In this section, we introduce some web service composition related terms and standards used in this chapter.

WSDL (Web Service Definition Language) is an XML-based language used for describing web services as a collection of endpoints that operate on messages that contain procedure or document-oriented information. When a client program connects to a web service, it can read the WSDL to determine what functions are available to be used. More information can be found in (Chinnici, 2007). WSDL is often used in conjunction with the Simple Object Access Protocol (SOAP).

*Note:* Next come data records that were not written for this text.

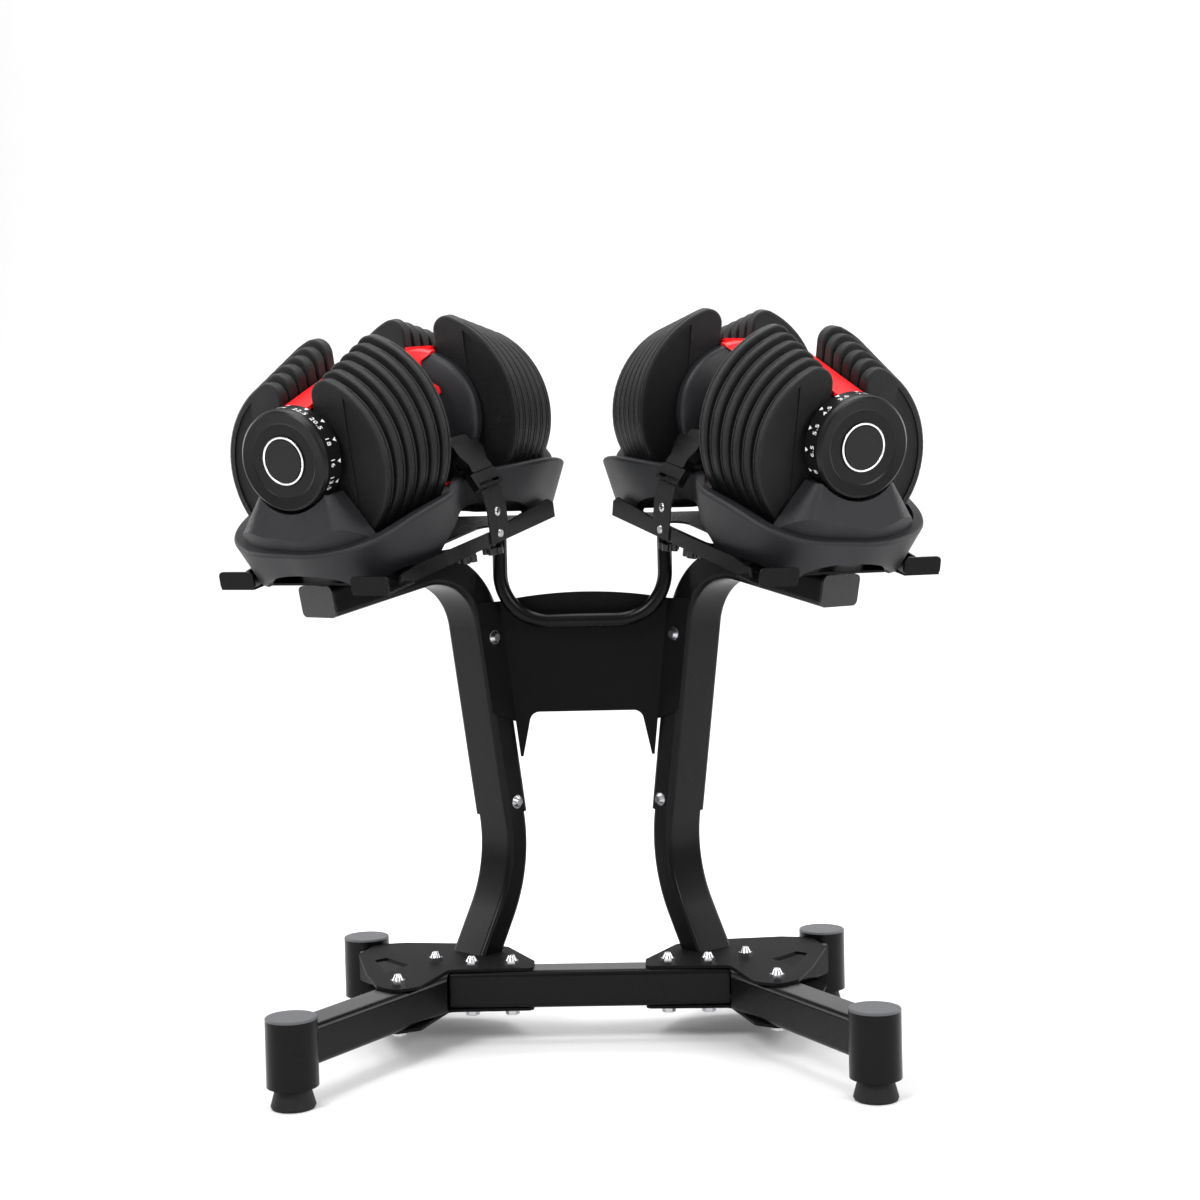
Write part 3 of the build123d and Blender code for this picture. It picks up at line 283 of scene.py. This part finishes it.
# ---- floor that sweeps up behind the part, metres -----------------------------------
FLOOR_FRONT, SWEEP_START, SWEEP_RADIUS, SWEEP_TOP, HALF_WIDTH = -9.0, 2.6, 2.4, 7.0, 9.0
SWEEP_STEPS, FLOOR_DROP = 16, 0.0005
profile = [(FLOOR_FRONT, 0.0), (SWEEP_START, 0.0)]
for step in range(1, SWEEP_STEPS + 1):
    angle = math.pi / 2 * step / SWEEP_STEPS
    rise = SWEEP_RADIUS * (1 - math.cos(angle))
    profile.append((SWEEP_START + SWEEP_RADIUS * math.sin(angle), rise))
profile.append((SWEEP_START + SWEEP_RADIUS, SWEEP_TOP))
sweep_verts = [(x, y, z - FLOOR_DROP) for y, z in profile for x in (-HALF_WIDTH, HALF_WIDTH)]
sweep_faces = [(2 * i, 2 * i + 1, 2 * i + 3, 2 * i + 2) for i in range(len(profile) - 1)]
floor = bpy.data.meshes.new("floor")
floor.from_pydata(sweep_verts, [], sweep_faces)
floor_obj = bpy.data.objects.new("floor", floor)
bpy.context.scene.collection.objects.link(floor_obj)
floor.materials.append(material("floor", (0.90, 0.90, 0.90), 0.9, spec=0.0))
for poly in floor.polygons:
    poly.use_smooth = True

# ---- camera: focal length for a frame 1200 wide, angles in degrees, place in mm -----
FOCAL, FRAME_WIDTH, SENSOR = 1987.0, 1200, 36
YAW, PITCH, ROLL = -1.68, 2.68, -1.32
CAMERA_PLACE = (82.0, -2111.0 - MIDDLE_Y, 571.0)
yaw, pitch, roll = math.radians(YAW), math.radians(PITCH), math.radians(ROLL)
forward = Vector((math.sin(yaw) * math.cos(pitch), math.cos(yaw) * math.cos(pitch), -math.sin(pitch)))
right = Vector((math.cos(yaw), -math.sin(yaw), 0))
up = right.cross(forward)
camera_x = right * math.cos(roll) + up * math.sin(roll)
camera_y = up * math.cos(roll) - right * math.sin(roll)
camera_data = bpy.data.cameras.new("camera")
camera_data.sensor_width = SENSOR
camera_data.lens = SENSOR * FOCAL / FRAME_WIDTH
camera_data.clip_start, camera_data.clip_end = 0.05, 100
camera = bpy.data.objects.new("camera", camera_data)
bpy.context.scene.collection.objects.link(camera)
rotation = Matrix((camera_x, camera_y, -forward)).transposed().to_4x4()
camera.matrix_world = Matrix.Translation(Vector(CAMERA_PLACE) * MM) @ rotation
bpy.context.scene.camera = camera


# ---- lights -------------------------------------------------------------------------
def area(name, place, target, size, power, size_y=None):
    """A rectangular soft light aimed at a point."""
    data = bpy.data.lights.new(name, "AREA")
    data.shape = "RECTANGLE"
    data.size = size
    data.size_y = size_y or size
    data.energy = power
    obj = bpy.data.objects.new(name, data)
    bpy.context.scene.collection.objects.link(obj)
    obj.location = place
    obj.rotation_mode = "QUATERNION"
    obj.rotation_quaternion = (Vector(target) - Vector(place)).to_track_quat("-Z", "Y")


MIDDLE, TRAYS = (0, 0, 0.5), (0, 0, 0.6)
area("key", (-1.3, -2.0, 2.3), MIDDLE, 1.0, 52)
area("fill", (1.7, -1.9, 1.6), MIDDLE, 1.0, 28)
area("top", (0, 0.2, 2.4), TRAYS, 1.5, 30)
area("rim_left", (-2.0, 0.7, 1.1), TRAYS, 0.6, 22, 1.6)
area("rim_right", (2.0, 0.7, 1.1), TRAYS, 0.6, 22, 1.6)
area("backdrop", (0, 1.6, 3.2), (0, 4.6, 0.8), 3.0, 90)

world = bpy.data.worlds.new("world")
bpy.context.scene.world = world
world.use_nodes = True
world.node_tree.nodes["Background"].inputs["Color"].default_value = (1, 1, 1, 1)
world.node_tree.nodes["Background"].inputs["Strength"].default_value = 0.50
scene = bpy.context.scene
scene.view_settings.view_transform = "Standard"
scene.view_settings.look = "None"
scene.view_settings.exposure = 0.0
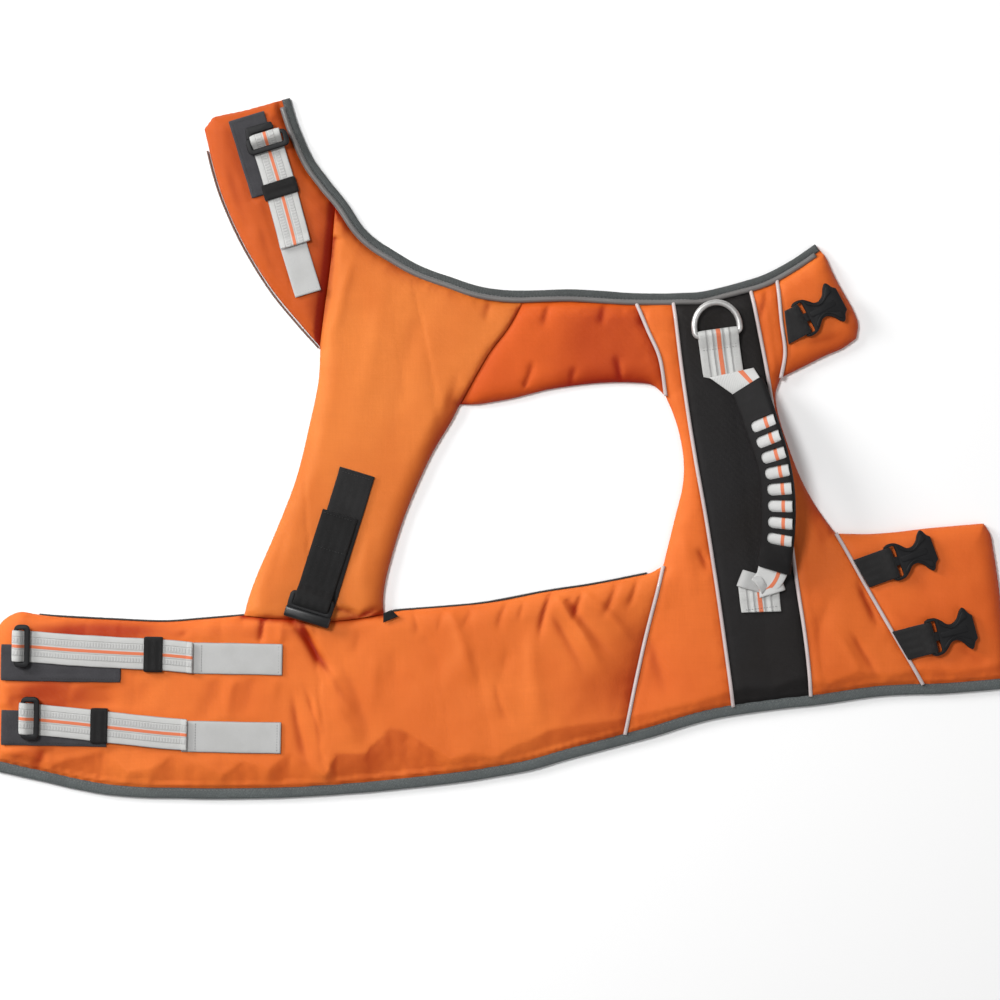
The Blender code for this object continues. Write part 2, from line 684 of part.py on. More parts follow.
def make_chest_strap():
    line = StrapLine(-114.8, -20, -107, 130, 18, level=(95, 135))
    webbing("chest_tape", "black webbing", line, [(0.0, FIRST), (108 * MM, FIRST)], CHEST_WEB_WIDTH)
    top = FIRST + WEB / 2
    low_end = 113 * MM
    bar_s, bar_lift = low_end + 3.0 * MM, top + GAP + SLIDER_BAR_LIFT
    route = [
        (36 * MM, top + FIRST), (98 * MM, top + FIRST), (106 * MM, bar_lift + BAR_TURN),
        *turn_round(bar_s, bar_lift, BAR_TURN, 90, -90), (107 * MM, bar_lift - BAR_TURN),
    ]
    webbing("chest_webbing", "black webbing", line, route, CHEST_WEB_WIDTH, (-4 * MM, -4 * MM))
    rail = (14 * MM, RAIL, 5.0 * MM)
    half = CHEST_WEB_WIDTH / 2 + 0.5 * MM + RAIL / 2
    boxes = [
        (rail, (4.0 * MM, half, 2.7 * MM), 0.9 * MM),
        (rail, (4.0 * MM, -half, 2.7 * MM), 0.9 * MM),
        ((2 * BAR, 2 * half, 2 * BAR), (0.0, 0.0, SLIDER_BAR_LIFT), 0.6 * MM),
        ((3.4 * MM, 2 * half, 3.0 * MM), (9.0 * MM, 0.0, 3.0 * MM), 0.6 * MM),
    ]
    union("chest_slider", "black plastic", boxes, line.matrix(bar_s, -4 * MM, top + GAP))


# Lead ring and handle

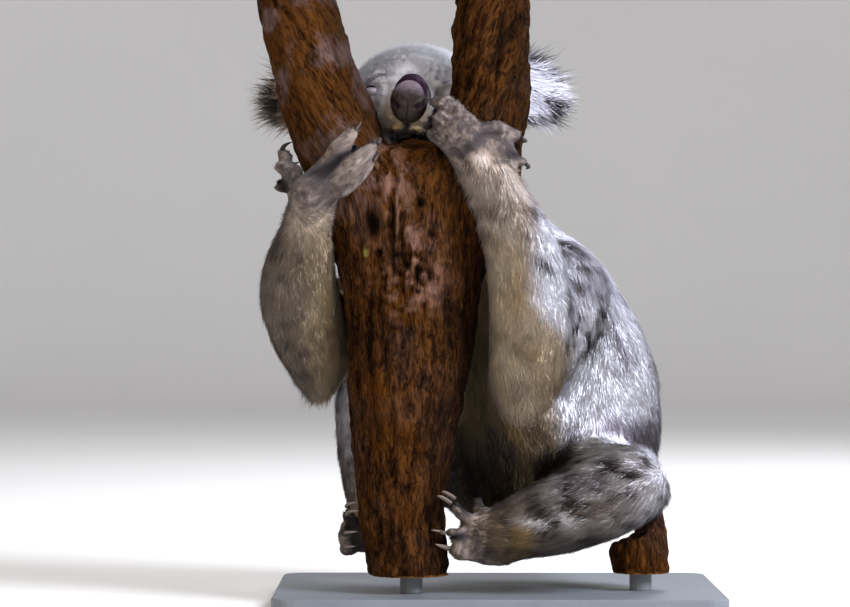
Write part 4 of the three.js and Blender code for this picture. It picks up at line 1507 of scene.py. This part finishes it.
def makeClaw(name, material):
    # follows the CAD claw's bend: from its root end through its middle to its tip
    points = np.unique(cadPoints(name).round(5), axis=0)
    middle = points.mean(0)
    axis = np.linalg.svd(points - middle, full_matrices=False)[2][0]
    reach = (points - middle) @ axis
    ends = [points[reach < np.quantile(reach, 0.2)], points[reach > np.quantile(reach, 0.8)]]
    if fleshTree.find_nearest(ends[0].mean(0))[3] > fleshTree.find_nearest(ends[1].mean(0))[3]:
        ends.reverse()
    base, tip = ends[0].mean(0), ends[1].mean(0)
    halfway = points[np.abs(reach) < np.ptp(reach) * 0.2]
    knee = (halfway.mean(0) if len(halfway) else middle) * 2 - (base + tip) / 2
    t = np.linspace(0, 1, clawValues["rings"])[:, None]
    base = base + unit(base - knee) * clawValues["rootedBy"]
    line = (1 - t) ** 2 * base + 2 * t * (1 - t) * knee + t * t * tip
    ahead = unit(2 * (1 - t) * (knee - base) + 2 * t * (tip - knee))
    aside = unit(np.cross(knee - base, tip - knee))
    across = np.cross(ahead, aside)
    radius = clawValues["baseRadius"] * (1 - t ** 1.6) ** 0.75 + clawValues["tipRadius"]
    turn = np.linspace(0, 2 * math.pi, clawValues["sides"], endpoint=False)
    ring = spun(turn[None], across[:, None], aside * clawValues["flatness"])
    shape = line[:, None] + radius[:, None] * ring
    obj = gridObject(f"horn_{name}", shape.reshape(-1, 3), len(t), len(turn), True, caps=True)
    faceOutward(obj)
    addMark(obj.data, "tip", np.repeat(t[:, 0], len(turn)))
    limb = name.split("_")[1]
    addMark(obj.data, "pale", np.full(len(t) * len(turn), clawValues["pale"][limb]))
    place(obj, material, [name])


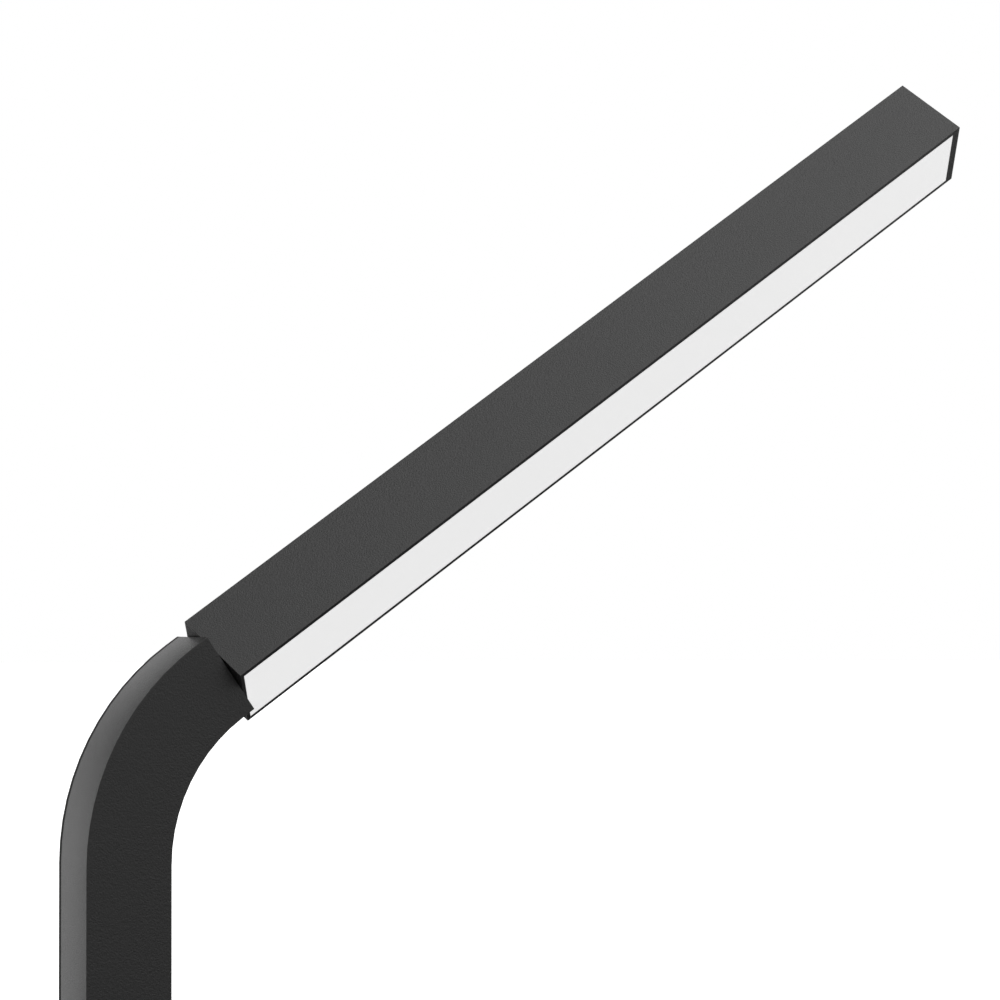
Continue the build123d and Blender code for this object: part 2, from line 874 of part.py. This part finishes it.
nodes = {
    "base_plate": base_plate(),
    "base_pad": base_pad(),
    "base_screws": base_screws(),
    "foot_block": foot_block(),
    "post_tube": post_tube(),
    "post_screws": post_screws(),
    "gland_body": gland_body(),
    "gland_seal": gland_seal(),
    "gland_cap": gland_cap(),
    "gland_nut": gland_nut(),
    "driver_tray": driver_tray(),
    "tray_screws": tray_screws(),
    "terminal_block": terminal_block(),
    "terminal_screws": terminal_screws(),
    "driver_case": driver_case(),
    "driver_cover": driver_cover(),
    "driver_board": driver_board(),
    "driver_screws": driver_screws(),
    "driver_input_lead": driver_input_lead(),
    "switch_lead": switch_lead(),
    "post_cable": post_cable(),
    "switch_housing": switch_housing(),
    "switch_contacts": switch_contacts(),
    "switch_connector": switch_connector(),
    "switch_button": switch_button(),
    "bridge_contact": bridge_contact(),
    "switch_spring": switch_spring(),
    "arm_plug": arm_plug(),
    "plug_screws": plug_screws(),
    "swivel_bush": swivel_bush(),
    "friction_washer": friction_washer(),
    "swivel_spindle": swivel_spindle(),
    "thrust_washer": thrust_washer(),
    "disc_spring": disc_spring(),
    "spindle_nut": spindle_nut(),
    "stop_pin": stop_pin(),
    "head_channel": head_channel(),
    "near_end_cap": near_end_cap(),
    "near_cap_screws": near_cap_screws(),
    "far_end_cap": far_end_cap(),
    "far_cap_screws": far_cap_screws(),
    "head_block": head_block(),
    "block_screws": block_screws(),
    "led_board": led_board(),
    "leds": leds(),
    "board_screws": board_screw_set(),
    "lead_connector": lead_connector(),
    "head_lead": head_lead(),
    "diffuser": diffuser(),
}

os.makedirs("parts", exist_ok=True)
for name, shape in nodes.items():
    solids = shape if isinstance(shape, list) else [shape]
    whole = Compound(children=[solid for item in solids for solid in item.solids()])
    export_step(whole, f"parts/{name}.step")
print(f"{len(nodes)} nodes, arm end at {[round(v, 2) for v in arm_end]}")
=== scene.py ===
import math

import bmesh
import bpy
from mathutils import Matrix, Vector


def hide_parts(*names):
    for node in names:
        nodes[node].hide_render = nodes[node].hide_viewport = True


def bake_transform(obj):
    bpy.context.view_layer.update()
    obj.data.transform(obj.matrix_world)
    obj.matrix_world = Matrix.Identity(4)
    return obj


# floor lamp: square black post with one bend, and a square light bar that turns on its own axis
for name in ("Cube", "Light", "Camera"):
    if name in bpy.data.objects:
        bpy.data.objects.remove(bpy.data.objects[name])

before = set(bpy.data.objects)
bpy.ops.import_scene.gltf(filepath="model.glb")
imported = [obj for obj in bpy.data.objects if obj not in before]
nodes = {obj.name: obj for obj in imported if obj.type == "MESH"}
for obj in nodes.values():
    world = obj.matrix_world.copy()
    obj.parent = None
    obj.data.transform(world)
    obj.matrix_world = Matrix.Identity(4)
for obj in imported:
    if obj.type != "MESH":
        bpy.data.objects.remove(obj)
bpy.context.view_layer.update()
print("frame loaded:", len(nodes), "nodes")

# the photograph's view, in metres and degrees
cameraSetup = {
    "place": (-0.55096, -1.63161, 1.44794),
    "turn": 25.939,    # clockwise from +Y, seen from above
    "rise": 1.919,     # a little upwards
    "roll": -0.159,
    "lens": 108.39,
    "sensor": 36,
    "reach": 300,
}


def makeCamera(setup):
    data = bpy.data.cameras.new("camera")
    data.lens = setup["lens"]
    data.sensor_width = setup["sensor"]
    data.clip_end = setup["reach"]
    view = bpy.data.objects.new("camera", data)
    bpy.context.scene.collection.objects.link(view)
    turn = Matrix.Rotation(math.radians(-setup["turn"]), 4, "Z")
    rise = Matrix.Rotation(math.radians(90 + setup["rise"]), 4, "X")
    roll = Matrix.Rotation(math.radians(setup["roll"]), 4, "Z")
    view.matrix_world = Matrix.Translation(setup["place"]) @ turn @ rise @ roll
    bpy.context.scene.camera = view


makeCamera(cameraSetup)
print("camera placed")


# shader groups: every one reads Object coordinates and gives values that change over the surface
def newGroup(name, inputs, outputs):
    group = bpy.data.node_groups.new(name, "ShaderNodeTree")
    for label, kind in inputs:
        group.interface.new_socket(label, in_out="INPUT", socket_type=kind)
    for label, kind in outputs:
        group.interface.new_socket(label, in_out="OUTPUT", socket_type=kind)
    return group, group.nodes.new("NodeGroupInput"), group.nodes.new("NodeGroupOutput")


def noiseNode(tree, vector, scale, detail=2.0, roughness=0.5):
    texture = tree.nodes.new("ShaderNodeTexNoise")
    texture.inputs["Detail"].default_value = detail
    texture.inputs["Roughness"].default_value = roughness
    tree.links.new(vector, texture.inputs["Vector"])
    if isinstance(scale, (int, float)):
        texture.inputs["Scale"].default_value = scale
    else:
        tree.links.new(scale, texture.inputs["Scale"])
    return texture.outputs["Fac"]


def mathNode(tree, operation, first, second=0.0, third=0.0):
    node = tree.nodes.new("ShaderNodeMath")
    node.operation = operation
    for socket, value in zip(node.inputs, (first, second, third)):
        if isinstance(value, (int, float)):
            socket.default_value = value
        else:
            tree.links.new(value, socket)
    return node.outputs[0]


def rampNode(tree, value, span, result):
    ramp = tree.nodes.new("ShaderNodeMapRange")
    ramp.interpolation_type = "SMOOTHSTEP"
    ramp.inputs["From Min"].default_value, ramp.inputs["From Max"].default_value = span
    ramp.inputs["To Min"].default_value, ramp.inputs["To Max"].default_value = result
    tree.links.new(value, ramp.inputs["Value"])
    return ramp.outputs[0]


def mixNode(tree, first, second, share):
    return mathNode(tree, "MULTIPLY_ADD", first, share, mathNode(tree, "MULTIPLY", second, 1 - share))


noise = {
    "middle": 0.5,
    "widen": 4.0,      # noise stays near its middle, so a colour's swing is widened
    "darkest": 0.1,    # least share of a colour that is left
}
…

SOAP is a protocol for exchanging XML-based messages over the internet. It defines an extensible messaging framework containing a message structure that is exchanged over different application-level protocols, such as HTTP or SMTP. SOAP is used in the context of web services to perform remote procedure calls and it has gained a considerable broader user base than CORBA or DCOM due to the ability of HTTP and HTTPS traffic to pass through firewalls. Additional information on SOAP can be found in (Gudgin, 2007).

UDDI (Universal Description, Discovery and Integration) (OASIS, 2008) is platform-independent XML-based registry that provides interfaces for publishing and searching services, defining thus how these services interact over the internet. UDDI is probed by SOAP messages and also provides access to WSDL documents describing the protocol bindings and message formats required to interact with the services listed in its directory.